The exercise
Collect each line of the records containing the string "materials".

Part of a data file
----
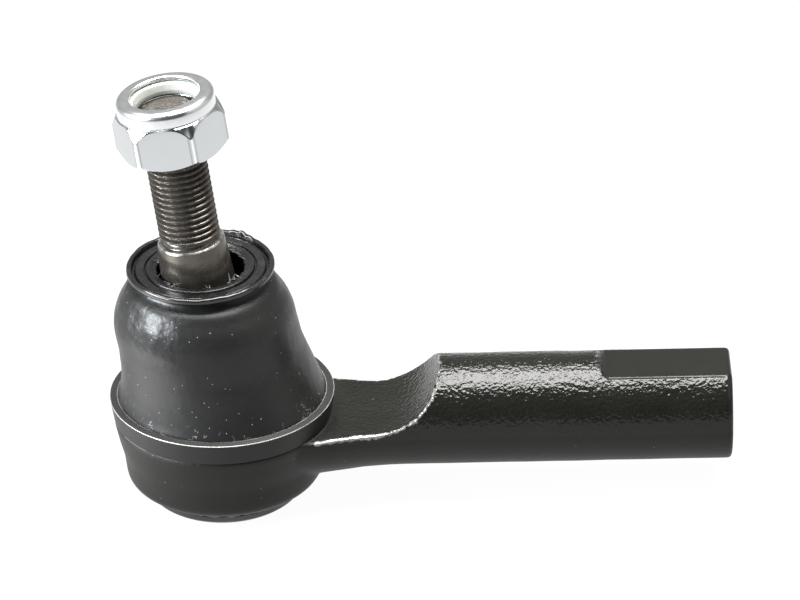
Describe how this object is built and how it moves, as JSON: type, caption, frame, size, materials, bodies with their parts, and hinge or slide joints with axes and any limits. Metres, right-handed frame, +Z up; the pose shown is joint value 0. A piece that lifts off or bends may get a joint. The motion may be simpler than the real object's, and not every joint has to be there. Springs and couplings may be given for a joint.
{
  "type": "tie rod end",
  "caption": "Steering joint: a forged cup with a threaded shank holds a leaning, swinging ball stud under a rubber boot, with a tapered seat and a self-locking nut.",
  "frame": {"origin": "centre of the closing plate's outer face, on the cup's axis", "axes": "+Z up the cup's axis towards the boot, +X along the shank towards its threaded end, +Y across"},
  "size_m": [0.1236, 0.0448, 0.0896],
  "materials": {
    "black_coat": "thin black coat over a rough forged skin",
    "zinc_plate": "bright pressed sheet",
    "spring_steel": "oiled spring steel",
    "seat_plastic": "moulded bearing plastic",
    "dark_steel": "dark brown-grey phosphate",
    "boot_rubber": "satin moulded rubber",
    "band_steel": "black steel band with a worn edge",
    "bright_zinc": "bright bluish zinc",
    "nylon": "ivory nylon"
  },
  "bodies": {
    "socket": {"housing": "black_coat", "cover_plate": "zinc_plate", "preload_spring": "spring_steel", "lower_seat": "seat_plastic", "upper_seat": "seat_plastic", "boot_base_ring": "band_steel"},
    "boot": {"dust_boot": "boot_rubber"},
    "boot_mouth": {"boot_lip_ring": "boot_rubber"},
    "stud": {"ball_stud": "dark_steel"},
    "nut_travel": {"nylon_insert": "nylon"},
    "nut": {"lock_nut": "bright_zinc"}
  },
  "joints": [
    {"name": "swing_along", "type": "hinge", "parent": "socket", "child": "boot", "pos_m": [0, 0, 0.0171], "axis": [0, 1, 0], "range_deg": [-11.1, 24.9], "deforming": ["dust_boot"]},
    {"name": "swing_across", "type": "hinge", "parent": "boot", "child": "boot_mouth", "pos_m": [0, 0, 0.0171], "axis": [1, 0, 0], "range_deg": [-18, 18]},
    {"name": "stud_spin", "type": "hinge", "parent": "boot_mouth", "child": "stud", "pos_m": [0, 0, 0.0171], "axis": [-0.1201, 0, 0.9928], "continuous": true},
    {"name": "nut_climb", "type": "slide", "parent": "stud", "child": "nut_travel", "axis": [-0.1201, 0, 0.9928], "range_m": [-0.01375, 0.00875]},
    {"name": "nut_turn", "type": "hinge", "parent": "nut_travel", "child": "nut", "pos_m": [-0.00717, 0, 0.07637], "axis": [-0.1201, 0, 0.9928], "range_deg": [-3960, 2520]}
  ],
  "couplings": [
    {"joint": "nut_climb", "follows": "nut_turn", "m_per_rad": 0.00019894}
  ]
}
----
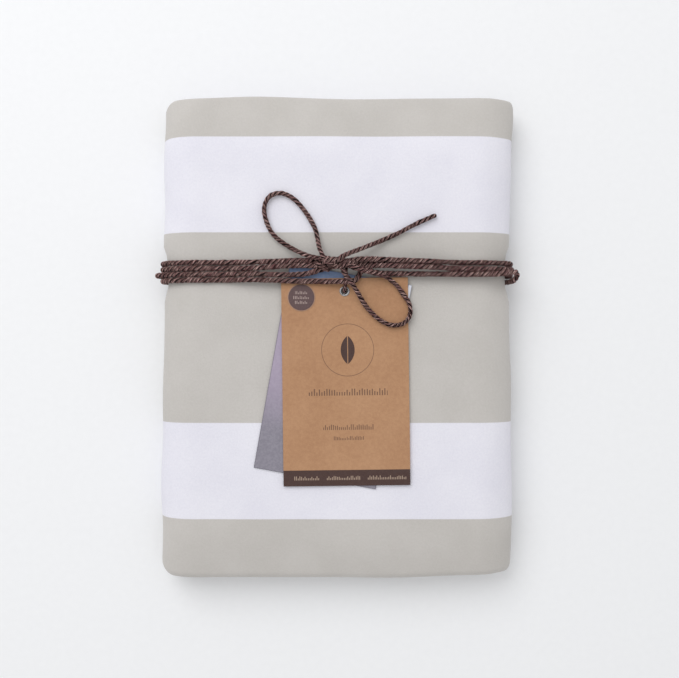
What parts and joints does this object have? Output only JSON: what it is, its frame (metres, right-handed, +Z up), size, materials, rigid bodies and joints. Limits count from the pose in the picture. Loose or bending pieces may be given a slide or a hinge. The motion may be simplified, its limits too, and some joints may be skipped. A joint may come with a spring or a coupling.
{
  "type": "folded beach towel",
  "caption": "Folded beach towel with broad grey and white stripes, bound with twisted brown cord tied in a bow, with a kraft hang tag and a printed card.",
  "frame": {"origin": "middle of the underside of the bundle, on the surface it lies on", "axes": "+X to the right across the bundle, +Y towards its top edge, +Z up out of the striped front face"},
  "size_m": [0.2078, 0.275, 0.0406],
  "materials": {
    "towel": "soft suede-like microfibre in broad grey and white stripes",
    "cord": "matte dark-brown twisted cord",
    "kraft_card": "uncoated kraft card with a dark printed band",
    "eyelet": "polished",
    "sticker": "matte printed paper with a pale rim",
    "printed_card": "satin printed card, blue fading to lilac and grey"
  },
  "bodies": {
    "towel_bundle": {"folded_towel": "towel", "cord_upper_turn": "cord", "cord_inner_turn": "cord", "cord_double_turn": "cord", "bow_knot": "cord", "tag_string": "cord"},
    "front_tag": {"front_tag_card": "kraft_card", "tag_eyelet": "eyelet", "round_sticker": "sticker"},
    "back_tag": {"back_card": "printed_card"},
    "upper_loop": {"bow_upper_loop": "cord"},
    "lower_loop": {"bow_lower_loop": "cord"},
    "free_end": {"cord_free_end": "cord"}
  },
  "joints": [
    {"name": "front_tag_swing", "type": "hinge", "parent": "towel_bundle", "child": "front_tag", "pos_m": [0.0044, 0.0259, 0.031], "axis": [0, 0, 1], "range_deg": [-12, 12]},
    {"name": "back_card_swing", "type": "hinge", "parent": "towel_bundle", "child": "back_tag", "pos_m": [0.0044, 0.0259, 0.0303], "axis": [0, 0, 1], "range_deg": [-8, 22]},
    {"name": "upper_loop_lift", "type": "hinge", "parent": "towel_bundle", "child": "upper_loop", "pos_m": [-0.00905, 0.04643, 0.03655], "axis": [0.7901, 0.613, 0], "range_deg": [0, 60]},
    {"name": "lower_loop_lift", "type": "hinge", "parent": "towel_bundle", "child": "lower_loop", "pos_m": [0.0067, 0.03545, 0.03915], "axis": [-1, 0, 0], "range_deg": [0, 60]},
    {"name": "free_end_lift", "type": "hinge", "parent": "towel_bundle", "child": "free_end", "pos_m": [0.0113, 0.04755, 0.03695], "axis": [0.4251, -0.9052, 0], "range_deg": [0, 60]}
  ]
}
----
Written solution
Describe how this object is built and how it moves, as JSON: type, caption, frame, size, materials, bodies with their parts, and hinge or slide joints with axes and any limits. Metres, right-handed frame, +Z up; the pose shown is joint value 0. A piece that lifts off or bends may get a joint. The motion may be simpler than the real object's, and not every joint has to be there. Springs and couplings may be given for a joint.
  "materials": {
What parts and joints does this object have? Output only JSON: what it is, its frame (metres, right-handed, +Z up), size, materials, rigid bodies and joints. Limits count from the pose in the picture. Loose or bending pieces may be given a slide or a hinge. The motion may be simplified, its limits too, and some joints may be skipped. A joint may come with a spring or a coupling.
  "materials": {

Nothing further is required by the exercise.